Oh yes, President George W. Bush, our education president. Right. I think I need to take two Extra Strength Tylenol.
David A. Hancock
Chester
Science Teacher Free to Experiment with Ideas
To the editor:
I appreciate Steven Goden’s letter (The Sun Press, June 28) that states, “Science teacher fails at logic, open-mindedness [sic].” It definitely stimulated some reflective thinking.
I will simply say that when it comes to political and educational philosophy, I have a penchant to be ostentatious and pedantic. I think there is no direct correlation between political and scientific thinking (except for politics in education.) [sic]
I also think that when it comes to science, I do possess logic, reason, and open-mindedness. Just ask any of my five thousand students whom I have attempted to teach and inspire during the past thirty-three years.
Again, we all have opinions, and I see absolutely nothing wrong with opinionated, biased, demagogic diatribes when it comes to politics, education, and philosophy.
In response to the comment about Texas governors Ann Richards and Mark White, they had a more cooperative legislature as Democrats than George W. Bush when education reforms were passed and implemented, to the best of my knowledge. If I made a gaffe in facts, I stand corrected.
If Goden has any doubts about my professional ethics or teaching, he may come and visit anytime.
David A. Hancock
Chesterland
Republicans Prove Point
Donald Nichols’s “disgusting letter” to the editor responding to David Lange’s “disgusting column” reminds me of John Stuart Mill: “Although it is not true that all conservatives are stupid people—it is true that most stupid people are conservative.”
I was going to stop with this quote. However, I thought of Maggie Kuhn’s quote, “Speak your mind even if your voice shakes.”
Donald Nichols and his servile minions should ruminate on the following to elicit some cognitive dissonance, hopefully.
Don’t believe everything you think. Question reality. Great spirits have always encountered violent opposition from mediocre minds. Liberals treat dogs like people, while conservatives treat people like dogs. If conservatives are so patriotic, why do they keep sending our jobs overseas?
I think, therefore I don’t listen to Rush Limbaugh. Give Bush an inch, and he thinks he’s a ruler. Somewhere in Texas, there’s a village missing an idiot. Support the troops: impeach Bush. Vote Democratic: The a—— you save may be your own. Eat tainted meat, breathe poison air, drink nasty water, help only yourself: vote Republican. Minimum wage for politicians. Nation of sheep ruled by wolves, owned by pigs. If only closed minds came with closed mouths. The problems we face will not be solved by the minds that created them.
“Everyone seems to be hacking away at the branches of evil while no one is striking at the roots” (Thoreau).
“Great minds discuss ideas, average minds discuss events, small minds discuss people” (Admiral Hyman Rickover).

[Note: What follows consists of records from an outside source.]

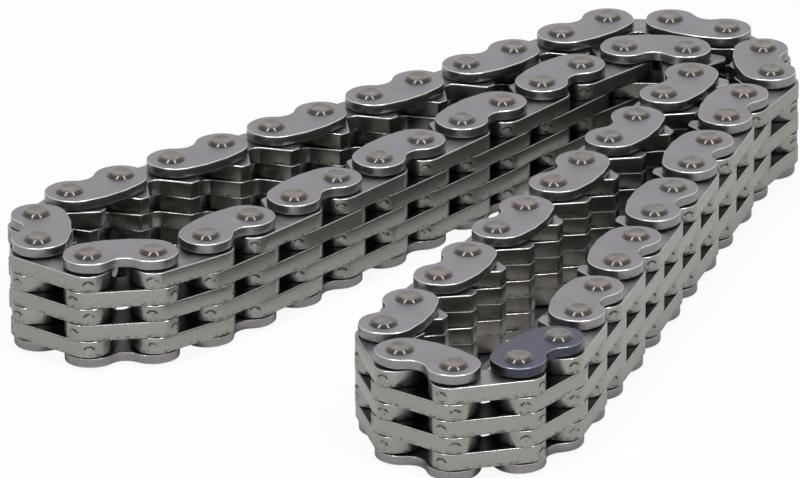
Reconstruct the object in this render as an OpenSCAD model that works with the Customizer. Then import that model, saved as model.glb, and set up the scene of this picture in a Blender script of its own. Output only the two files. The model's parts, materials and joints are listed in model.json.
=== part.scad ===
// Inverted-tooth (silent) chain for an oil pump drive: an endless loop of 58 pitches, laid flat
// in a narrow V. Outer links carry the guide plates and pins, inner links carry toothed plates
// only, and the plates of the two interleave on round pins. Millimetres, pins along Z.

/* [Chain] */
// Distance between neighbouring pins
pitch = 6.35; // [6.2:0.05:8]
// Rows of toothed plates across the chain, an odd number
row_count = 5; // [3:2:7]
// Links in the back run of the left arm, an odd number
left_arm_links = 11; // [7:2:11]
// Links in the back run of the right arm, an even number
right_arm_links = 10; // [6:2:10]

/* [Toothed plates] */
// Thickness of a toothed plate
plate_t = 1.65; // [1:0.05:2]
// Running gap between neighbouring toothed plates
plate_gap = 0.06; // [0.04:0.01:0.15]
// Radius of the plate ends about the pins
end_r = 2.4; // [1.9:0.05:2.6]
// Height of the flat back above the pin line
back_h = 2.65; // [2:0.05:2.9]
// Radius where the back turns into the ends
back_corner_r = 1.9; // [0.5:0.1:1.9]
// Depth of the tooth tips below the pin line
tooth_depth = 3.9; // [3:0.05:4.1]
// Width of the flat on each tooth tip
tooth_tip_w = 1.1; // [0.4:0.05:1.2]
// Chamfer on the corners of each tooth tip
tooth_chamfer = 0.15; // [0.05:0.05:0.2]
// Lean of the outer tooth flanks from the upright
flank_angle = 30; // [26:1:32]
// Depth of the crotch between the two teeth below the pin line
crotch_depth = 0.9; // [0.5:0.1:1.5]
// Radius at the bottom of the crotch
crotch_r = 1; // [0.6:0.1:1.2]

/* [Guide plates] */
// Thickness of a guide plate
guide_t = 0.95; // [0.7:0.05:1.5]
// Gap between a guide plate and the toothed plates beside it
guide_gap = 0.26; // [0.06:0.01:0.4]
// Radius of the guide plate ends about the pins
guide_end_r = 2.45; // [2:0.05:2.55]
// Radius of the lobes on the outside of the loop
lobe_r = 2.5; // [2:0.05:2.6]
// How far the lobe centres lie inward of the pins
lobe_in = 0.2; // [0:0.05:0.3]
// Height of the plate above the pin line at its waist
waist_h = 1.3; // [0.5:0.1:1.5]
// Radius of the cheeks round the pins on the tooth side
cheek_r = 2.7; // [2.4:0.05:2.8]
// How far the cheek centres lie inward of the pins
cheek_in = 0.35; // [0:0.05:0.4]
// How far the cheek centres lie below the pin line
cheek_drop = 0.3; // [0:0.05:0.4]
// Depth of the belly between the cheeks below the pin line
belly_h = 3.35; // [3:0.05:3.4]
// Length of the flat on the belly
belly_flat = 2.6; // [1:0.1:3]

/* [Pins] */
// Diameter of a pin between its peened heads
pin_d = 2.4; // [2:0.05:2.6]
// Diameter of the peened heads
head_d = 2.8; // [2.4:0.05:3]
// Height of a head above its guide plate
head_h = 0.4; // [0.3:0.05:0.8]
// Play of a guide plate under a head
head_play = 0.02; // [0.01:0.01:0.1]
// Width of the bevel round a head
head_bevel = 0.25; // [0.05:0.05:0.4]
// Height of that bevel
head_bevel_h = 0.2; // [0.05:0.05:0.25]
// Radial clearance of a pin in the plates that turn on it
run_clear = 0.03; // [0.02:0.01:0.08]
// Radial clearance of a pin in its guide plates
fit_clear = 0.01; // [0.01:0.01:0.03]

/* [Hidden] */
$fn = 64;
// Straight sides are drawn this much inside the rounds that they run into, so that the two merge
seam = 0.02;

// How the loop lies. The first run starts along this direction, in degrees from +X
start_angle = -14.5;
// Turns at the joints of the outer corner, the right tip and the inner corner, in degrees.
// A minus turn closes the teeth together, a plus turn bends the chain backwards.
outer_corner_angles = [-43.5, -22.5, -31, -28, -32.5, 9.5];
right_tip_angles = [-19, -39, -51, -39, -36.5, -4];
inner_corner_angles = [28.5, 83.5, 50, 5.5];
// First turn of the left tip. The four links after it close the loop.
left_tip_angle = -10.5;
// Turn at each joint of the runs between the corners, which makes them bow a little
left_back_angle = 0.1;
right_back_angle = -0.05;
right_inner_angle = 0;
left_inner_angle = -0.35;

// A run of n joints that bows by the same turn at each
function run(n, turn) = [for (i = [1:n]) turn];
turns = concat(
    run(left_arm_links - 1, left_back_angle), outer_corner_angles,
    run(right_arm_links - 1, right_back_angle), right_tip_angles,
    run(right_arm_links - 1, right_inner_angle), inner_corner_angles,
    run(left_arm_links - 3, left_inner_angle), [left_tip_angle]);

// Directions of the links up to the left tip, each turned from the one before
function add_turns(list, from, i = 0) =
    i == len(list) ? [from] : concat([from], add_turns(list, from + list[i], i + 1));
laid = add_turns(turns, start_angle);

// Sum of the unit vectors of every second link, which is what its kind leaves open
function along(list, first) =
    [for (i = [first:2:len(list) - 1]) 1] *
    [for (i = [first:2:len(list) - 1]) [cos(list[i]), sin(list[i])]];
// The two directions that bring such a sum back to zero, the more advanced turn first
function closing(open) =
    let (back = atan2(-open.y, -open.x), half = acos(norm(open) / 2))
    [back + half, back - half];
outer_close = closing(along(laid, 0));
inner_close = closing(along(laid, 1));
// Directions of all the links: even places are outer links, odd places inner links
dirs = concat(laid, [outer_close[0], inner_close[0], outer_close[1], inner_close[1]]);
count = len(dirs);

// The first pin of each link, in order round the loop
function walk(i = 0, at = [0, 0]) =
    i == count ? [] : concat([at], walk(i + 1, at + pitch * [cos(dirs[i]), sin(dirs[i])]));
pins = walk();

// Rounds of the toothed plate and the guide plate: [x, y, radius], first pin at the origin
function both_ends(list) = concat(list, [for (c = list) [pitch - c.x, c.y, c[2]]]);
plate_rounds = both_ends([
    [0, 0, end_r],
    [back_corner_r - end_r, back_h - back_corner_r, back_corner_r]]);
guide_rounds = both_ends([
    [0, 0, guide_end_r],
    [lobe_in, 0, lobe_r],
    [cheek_in, -cheek_drop, cheek_r]]);

// How far the plates reach along a direction, so that the loop is centred on the origin
function reach(d) = max([for (i = [0:count - 1], c = concat(plate_rounds, guide_rounds))
    let (a = dirs[i])
    (pins[i] + [c.x * cos(a) - c.y * sin(a), c.x * sin(a) + c.y * cos(a)]) * d + c[2]]);
middle = [reach([1, 0]) - reach([-1, 0]), reach([0, 1]) - reach([0, -1])] / 2;

// Heights in the stack, from the lower pin heads up
row_pitch = plate_t + plate_gap;
low_guide_z = head_h;
first_row_z = low_guide_z + guide_t + guide_gap;
high_guide_z = first_row_z + row_count * row_pitch - plate_gap + guide_gap;
stack_h = high_guide_z + guide_t + head_h;

// Outer tip corner of a tooth, where the flank that is tangent to the end round meets the tip
tip_x = (tooth_depth * sin(flank_angle) - end_r) / cos(flank_angle);
// Waist round, tangent to both lobes
waist_r = (pow(pitch / 2 - lobe_in, 2) + pow(waist_h, 2) - pow(lobe_r, 2)) / (2 * (lobe_r - waist_h));
// Outer link whose upper guide plate is blued as the timing mark
marked_link = 14;
steel = "silver";
guide_steel = "lightgray";
pin_steel = "rosybrown";
blued = "slategray";

// Two-digit number for a node's name
function two(n) = n < 10 ? str("0", n) : str(n);
outer_names = [for (n = [1:count / 2]) str("outer_link_", two(n))];
inner_names = [for (n = [1:count / 2]) str("inner_link_", two(n))];

// Half of a shape's outline, completed by its mirror image about the middle of the pitch
function mirrored(left) = concat(left, [for (i = [len(left) - 1:-1:0]) [pitch - left[i].x, left[i].y]]);

module pin_holes(r) {
    for (x = [0, pitch]) translate([x, 0]) circle(r);
}

module rounds(list) {
    for (c = list) translate([c.x, c.y]) circle(c[2]);
}

// Left half of the toothed plate's straight sides: back, end, flank, tip and one crotch side
function plate_side() =
    let (
        s = sin(flank_angle), c = cos(flank_angle),
        tip_out = [tip_x, -tooth_depth],
        tip_in = tip_out + [tooth_tip_w, 0],
        crotch = [pitch / 2, -crotch_depth - crotch_r],
        to = crotch - tip_in,
        lean = atan2(to.y, to.x) + asin(crotch_r / norm(to)),
        run = sqrt(to * to - crotch_r * crotch_r),
        k = tooth_chamfer)
    [
        [back_corner_r - end_r, back_h - seam],
        [seam - end_r, back_h - back_corner_r],
        [seam - end_r, 0],
        (end_r - seam) * [-c, -s],
        tip_out + k * [-s, c],
        tip_out + [k, 0],
        tip_in - [k, 0],
        tip_in + k * [cos(lean), sin(lean)],
        tip_in + run * [cos(lean), sin(lean)]
    ];

// Toothed plate: flat back outside the loop, two teeth inside it
module toothed_plate() {
    color(steel) linear_extrude(plate_t) difference() {
        union() {
            polygon(mirrored(plate_side()));
            rounds(plate_rounds);
        }
        translate([pitch / 2, -crotch_depth - crotch_r]) circle(crotch_r + seam);
        pin_holes(pin_d / 2 + run_clear);
    }
}

// Left half of the guide plate's straight sides: belly, cheek, middle of the end and waist
function guide_side() =
    let (
        waist = [pitch / 2, waist_h + waist_r],
        lobe = [lobe_in, 0],
        touch = lobe + (waist - lobe) * lobe_r / (lobe_r + waist_r),
        belly = [(pitch - belly_flat) / 2, -belly_h],
        cheek = [cheek_in, -cheek_drop],
        to = belly - cheek,
        leave = atan2(to.y, to.x) - acos(min(1, cheek_r / norm(to))))
    [belly, cheek + (cheek_r - seam) * [cos(leave), sin(leave)], [0, 0], touch, waist];

// Guide plate: waisted on the outside of the loop, with a belly on the tooth side
module guide_plate(finish) {
    color(finish) difference() {
        union() {
            linear_extrude(guide_t) polygon(mirrored(guide_side()));
            linear_extrude(guide_t) rounds(guide_rounds);
        }
        linear_extrude(guide_t) translate([pitch / 2, waist_h + waist_r]) circle(waist_r + seam);
        linear_extrude(guide_t) pin_holes(pin_d / 2 + fit_clear);
    }
}

// Pin with both heads peened over the guide plates
module pin() {
    under = head_h - head_play;
    r = pin_d / 2;
    h = head_d / 2;
    flat = h - head_bevel;
    k = head_bevel_h;
    color(pin_steel) rotate_extrude() polygon([
        [0, 0], [flat, 0], [h, k], [h, under], [r, under],
        [r, stack_h - under], [h, stack_h - under], [h, stack_h - k], [flat, stack_h], [0, stack_h]]);
}

// Stands a link's pieces on its first pin, turned along the link
module at_link(i) {
    translate([pins[i].x - middle.x, pins[i].y - middle.y, 0]) rotate([0, 0, dirs[i]]) children();
}

module toothed_rows(first) {
    for (row = [first:2:row_count - 1]) translate([0, 0, first_row_z + row * row_pitch]) toothed_plate();
}

module low_guide(finish) {
    translate([0, 0, low_guide_z]) guide_plate(finish);
}

module high_guide(finish) {
    translate([0, 0, high_guide_z]) guide_plate(finish);
}

// Outer link n: two pins, the even rows of toothed plates and, but for the marked link, two guide plates
module outer_link(n) {
    at_link(2 * n - 2) {
        toothed_rows(1);
        for (x = [0, pitch]) translate([x, 0, 0]) pin();
        if (n != marked_link) {
            low_guide(guide_steel);
            high_guide(guide_steel);
        }
    }
}

// Inner link n: the odd rows of toothed plates, turning on the pins of its two neighbours
module inner_link(n) {
    at_link(2 * n - 1) toothed_rows(0);
}

// Upper guide plate of the marked link, blued as the timing mark
module marker_plate_top() {
    at_link(2 * marked_link - 2) high_guide(blued);
}

// Lower guide plate of the marked link, left plain
module marker_plate_bottom() {
    at_link(2 * marked_link - 2) low_guide(guide_steel);
}

for (n = [1:count / 2]) outer_link(n);
for (n = [1:count / 2]) inner_link(n);
marker_plate_top();
marker_plate_bottom();
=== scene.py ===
"""Dresses the oil pump chain for a photograph: stamped plates with rolled rims, peened pins, a blued
marker plate, and the studio they lie in. Lengths are metres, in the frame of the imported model."""

import json
import math

import bmesh
import bpy
from bpy.props import FloatProperty, FloatVectorProperty, IntProperty, PointerProperty
from mathutils import Matrix, Vector
from mathutils.geometry import tessellate_polygon

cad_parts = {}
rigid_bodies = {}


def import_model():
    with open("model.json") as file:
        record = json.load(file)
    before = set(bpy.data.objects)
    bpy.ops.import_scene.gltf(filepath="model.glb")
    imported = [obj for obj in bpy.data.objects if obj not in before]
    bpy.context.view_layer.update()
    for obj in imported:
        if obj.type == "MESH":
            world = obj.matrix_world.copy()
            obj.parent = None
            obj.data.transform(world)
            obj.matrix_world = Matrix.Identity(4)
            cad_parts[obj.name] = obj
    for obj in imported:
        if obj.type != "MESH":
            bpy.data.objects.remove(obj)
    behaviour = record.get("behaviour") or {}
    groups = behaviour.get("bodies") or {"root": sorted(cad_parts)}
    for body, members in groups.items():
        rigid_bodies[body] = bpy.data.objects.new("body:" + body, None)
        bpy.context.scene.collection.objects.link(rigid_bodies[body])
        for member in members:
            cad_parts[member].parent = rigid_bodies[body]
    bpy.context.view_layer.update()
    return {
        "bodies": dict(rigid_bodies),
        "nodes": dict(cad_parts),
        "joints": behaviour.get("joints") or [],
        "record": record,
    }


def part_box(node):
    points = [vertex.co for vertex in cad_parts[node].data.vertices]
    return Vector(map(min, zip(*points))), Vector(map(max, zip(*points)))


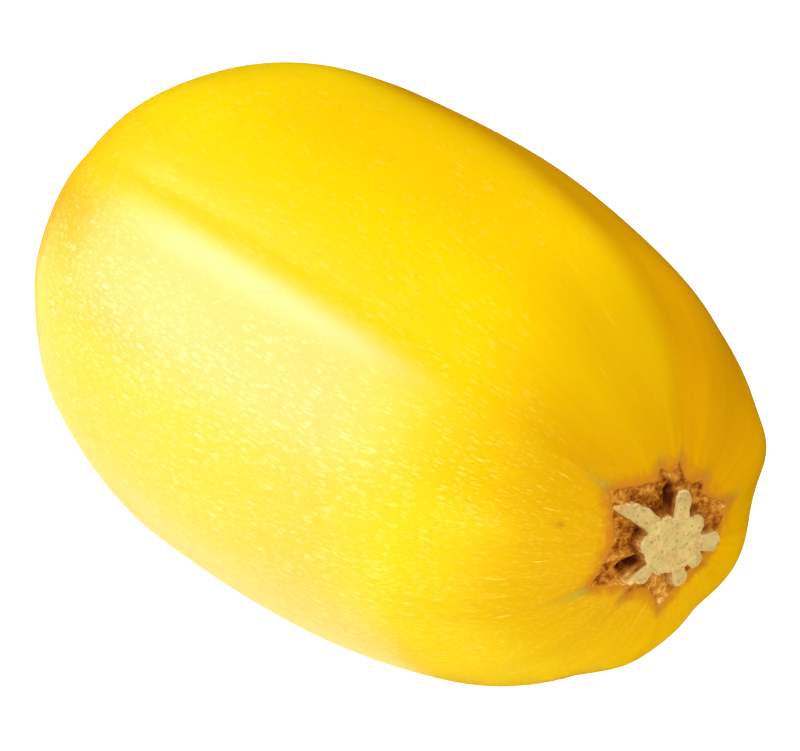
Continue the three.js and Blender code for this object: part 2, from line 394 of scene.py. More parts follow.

“Error of opinion may be tolerated, so long as reason is left free to combat it” (Thomas Jefferson).
OK. So what’s the panacea to our human relationships? Read and think carefully. Are you ready?
We live in a world of events, and our lives are affected by these events because of the way we see them. This is also true of human beings. People are to us the way we perceive them. Our perceptions are based on qualities that we are not happy with in ourselves—qualities that we use as a means of making a judgment.
As long as you see someone as a problem, you must remain in these circumstances, so you can be right about him or her. It’s only when you are willing to allow people to be as they see themselves, without your judgment, that you can free yourself from these circumstances.
Something is missing in today’s dialogue of public policy which tends to escape our logic and reason. Maybe humorist P. J. O’Rourke is trying to tell us in his excellent, insightful libertarian book Parliament of Whores, “that God is a Republican and Santa Claus is a Democrat. Santa Claus is preferable to God in every way but one: There is no such thing as Santa Claus.